De toutes parts aussi monte une insatisfaction concernant l'efficacité concrète de nos réunions en matière d'initiative individuelle et collective. Il s'agit bien là de conjurer le risque de l'entre soi : entre communistes on est bien, mais quand on se retrouve « dehors », faute de réelle prise sur la vie et la politique nationale du parti, on se sent un peu décontenancé, alors même qu'on croit comprendre que des gens nous attendent,
attendent de nous quelque chose, que nous avons du mal à leur donner. C'est bien, à tous les niveaux, la question des directions (orientations, équipes animatrices) dont notre parti se dote qui est posée. Et je regrette, en vieux maniaque, que les débats du CN, naguère encore retranscrits dans l'Humanité puis dans Communistes, ne donnent plus lieu à des comptes rendus complets- quelque fastidieuse que soit cette tâche. Comment les militants peuvent-ils encore se tenir au plus près de leurs directions pour les solliciter, les critiquer, les encourager ? Nous avons besoin de savoir ce qui se discute, et comment : les militants
ne doivent pas devenir de simples cibles pour la communication interne !

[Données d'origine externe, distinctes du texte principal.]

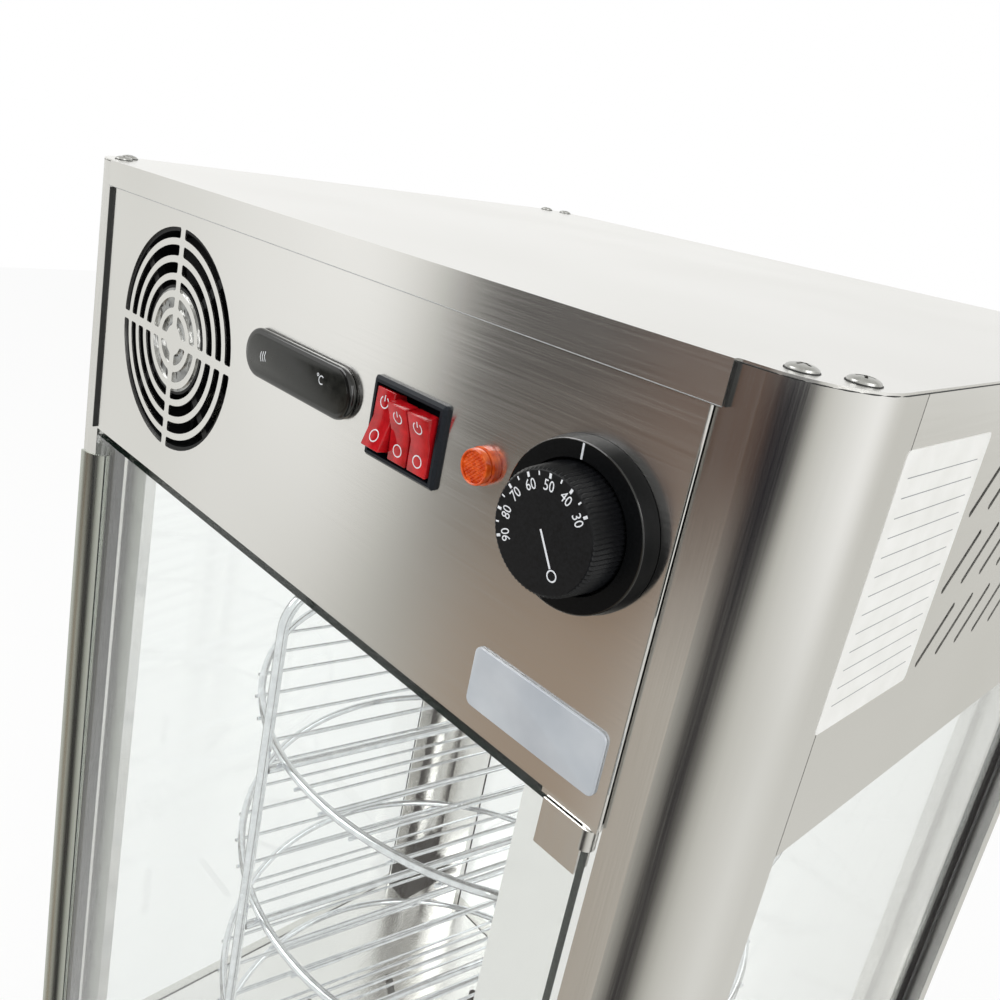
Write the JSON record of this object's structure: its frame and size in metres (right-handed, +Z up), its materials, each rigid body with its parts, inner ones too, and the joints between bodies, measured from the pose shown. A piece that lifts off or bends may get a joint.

Pour être encore plus dans l'actualité de ce congrès, je crois, sur la base de maintes années
d'activité militante, que le calendrier de préparation et les modalités statutaires de ce congrès handicapent la démocratie de nos débats : deux mois pour choisir un base commune de discussion entre plusieurs textes de natures très différentes (l'un se voulant déjà une synthèse, les autres des options critiques plus fermées mais en apparence plus activistes), et un seul mois pour travailler la base commune retenue pour le débat général et l'amender, c'est-à-dire approfondir les questions clés ! Ma proposition personnelle, qui rejoint explicitement mon vote d'alors, ce serait de faire le bilan critique de ces statuts qui ouvrent sans le dire la voie à un fonctionnement en tendances, et d'en finir avec ce scrutin censé départager des textes. La démocratie dans le parti n'y a rien gagné ; elle risque d'y perdre désormais. Il faut trouver d'autres outils pour déployer et approfondir le débat entre nous, sans conclave ni forum public permanent.